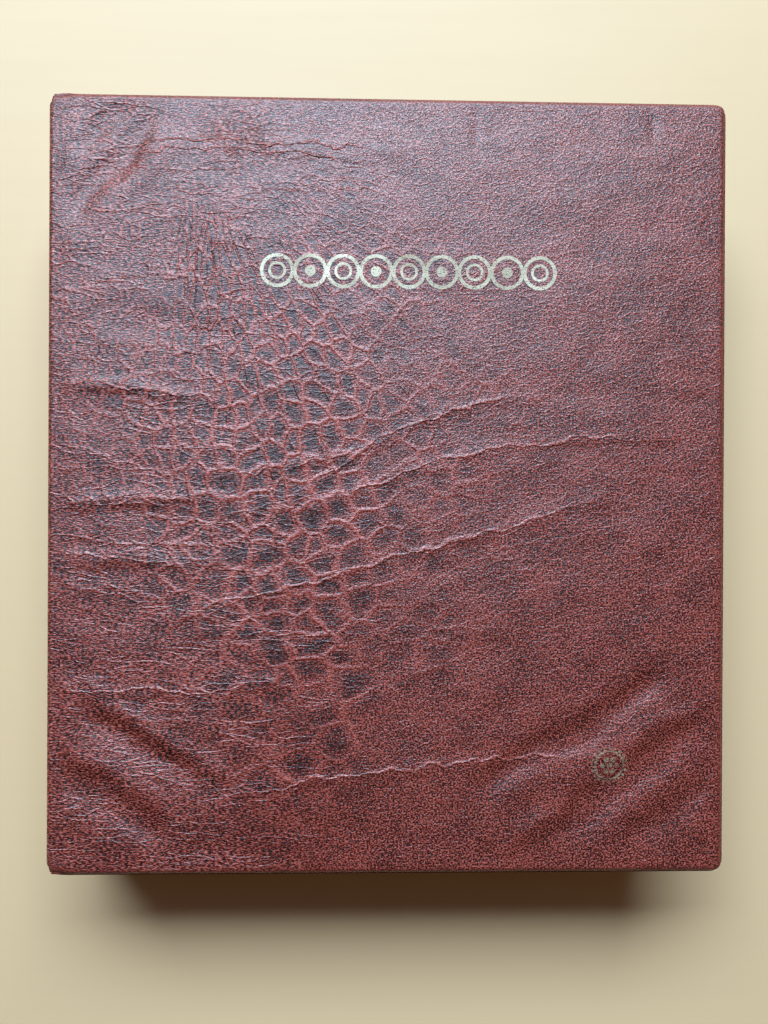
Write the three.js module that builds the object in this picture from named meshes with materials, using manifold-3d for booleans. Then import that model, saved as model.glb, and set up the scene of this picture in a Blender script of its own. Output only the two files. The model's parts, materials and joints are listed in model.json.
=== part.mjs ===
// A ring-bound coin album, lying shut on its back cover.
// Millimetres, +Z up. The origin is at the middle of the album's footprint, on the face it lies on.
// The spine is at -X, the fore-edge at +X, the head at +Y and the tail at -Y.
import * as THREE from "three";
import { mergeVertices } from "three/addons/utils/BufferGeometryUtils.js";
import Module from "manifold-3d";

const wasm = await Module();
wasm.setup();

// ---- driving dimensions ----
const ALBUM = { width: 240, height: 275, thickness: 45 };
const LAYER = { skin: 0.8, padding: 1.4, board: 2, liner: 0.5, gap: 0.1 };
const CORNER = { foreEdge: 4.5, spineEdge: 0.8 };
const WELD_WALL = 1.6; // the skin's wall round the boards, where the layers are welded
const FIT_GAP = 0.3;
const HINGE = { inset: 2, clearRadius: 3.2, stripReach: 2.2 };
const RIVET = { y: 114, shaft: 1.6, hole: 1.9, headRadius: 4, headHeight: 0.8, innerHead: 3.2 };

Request
Extract all of the material exactly as it is written.

Full solution
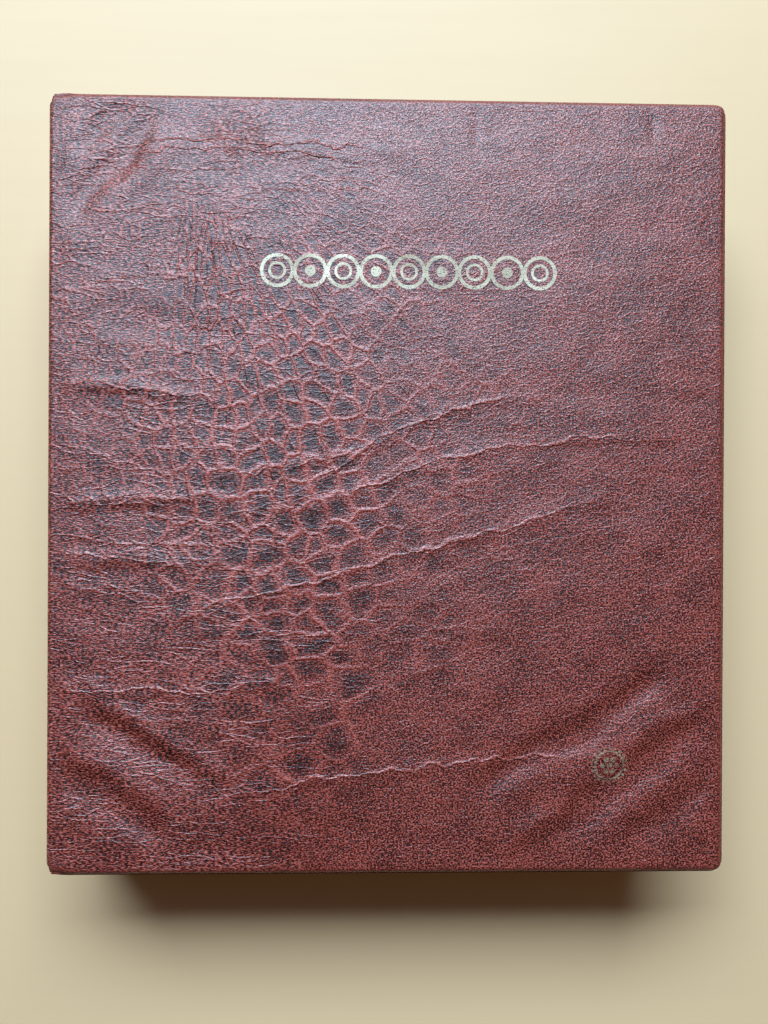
Write the three.js module that builds the object in this picture from named meshes with materials, using manifold-3d for booleans. Then import that model, saved as model.glb, and set up the scene of this picture in a Blender script of its own. Output only the two files. The model's parts, materials and joints are listed in model.json.
=== part.mjs ===
// A ring-bound coin album, lying shut on its back cover.
// Millimetres, +Z up. The origin is at the middle of the album's footprint, on the face it lies on.
// The spine is at -X, the fore-edge at +X, the head at +Y and the tail at -Y.
import * as THREE from "three";
import { mergeVertices } from "three/addons/utils/BufferGeometryUtils.js";
import Module from "manifold-3d";

const wasm = await Module();
wasm.setup();

// ---- driving dimensions ----
const ALBUM = { width: 240, height: 275, thickness: 45 };
const LAYER = { skin: 0.8, padding: 1.4, board: 2, liner: 0.5, gap: 0.1 };
const CORNER = { foreEdge: 4.5, spineEdge: 0.8 };
const WELD_WALL = 1.6; // the skin's wall round the boards, where the layers are welded
const FIT_GAP = 0.3;
const HINGE = { inset: 2, clearRadius: 3.2, stripReach: 2.2 };
const RIVET = { y: 114, shaft: 1.6, hole: 1.9, headRadius: 4, headHeight: 0.8, innerHead: 3.2 };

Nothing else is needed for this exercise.